In sum, I find little to support your thesis that 18-19th century Turkoman weavings are the product of an uninterrupted and transgenerational in situ evolutionary process. Substantial, even overwhelming, evidence exists to suggest that the fortunes of the Turkoman went up and down, that they traded, married, slaved, fought with a variety of other tribal and urban forces. That they coveted fine city things and would fight, steal and kill for them. That they themselves were slaved, killed or married by others. My sense is that you are confusing nomadic middle ages history generally with that of the Turkomans specifically. Further, that you are taking discrete passages out of historial works, mischaracterizing or misinterpreting them to suit your theories which are truly your starting and end points. Sort of like taking a tree and ignoring the forest.

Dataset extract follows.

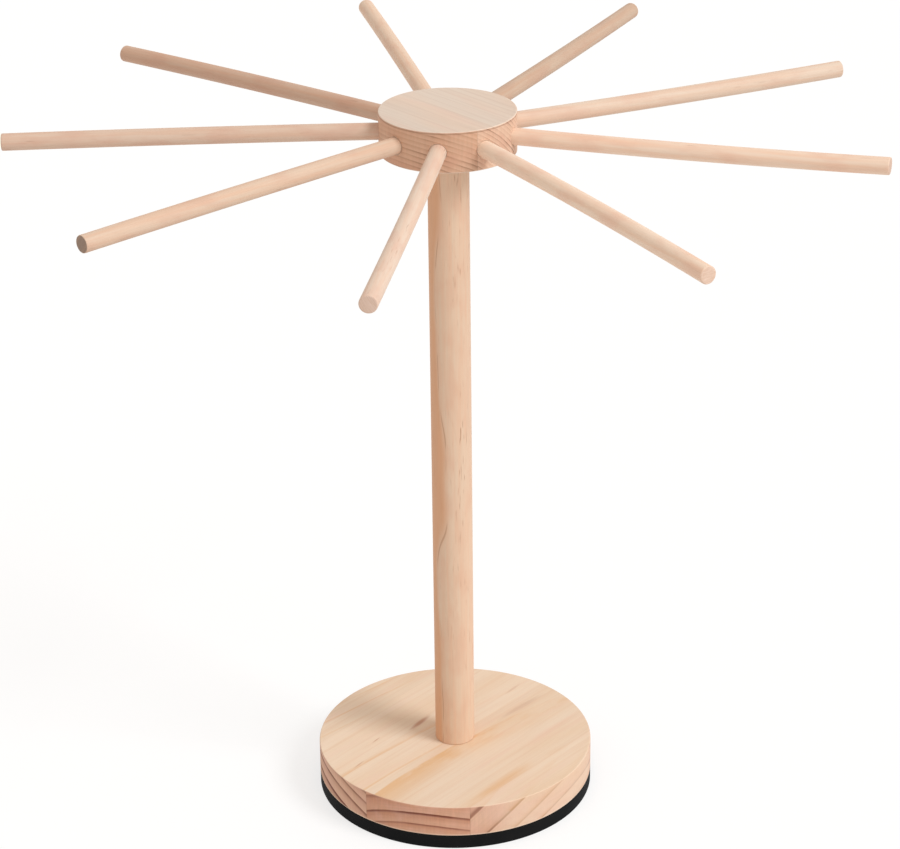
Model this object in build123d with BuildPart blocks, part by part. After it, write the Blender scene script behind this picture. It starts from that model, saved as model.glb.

I would be less troubled by your theories if they were advanced for what they are with a little more humility and a little less stridency. It is OK to understand, then reject the work of others and advance your own thoughts, however contrary to convention. Here, I am afraid your ideas are based on perhaps sincerely felt, but deeply flawed, over generalizations and on over broad, fanciful mischaracterizations of a very complicated historical record convenient to your
theories, theories from which everything else must be cut, pasted and made to fit into your vision.
Something else to chew on. Michael Wendorf.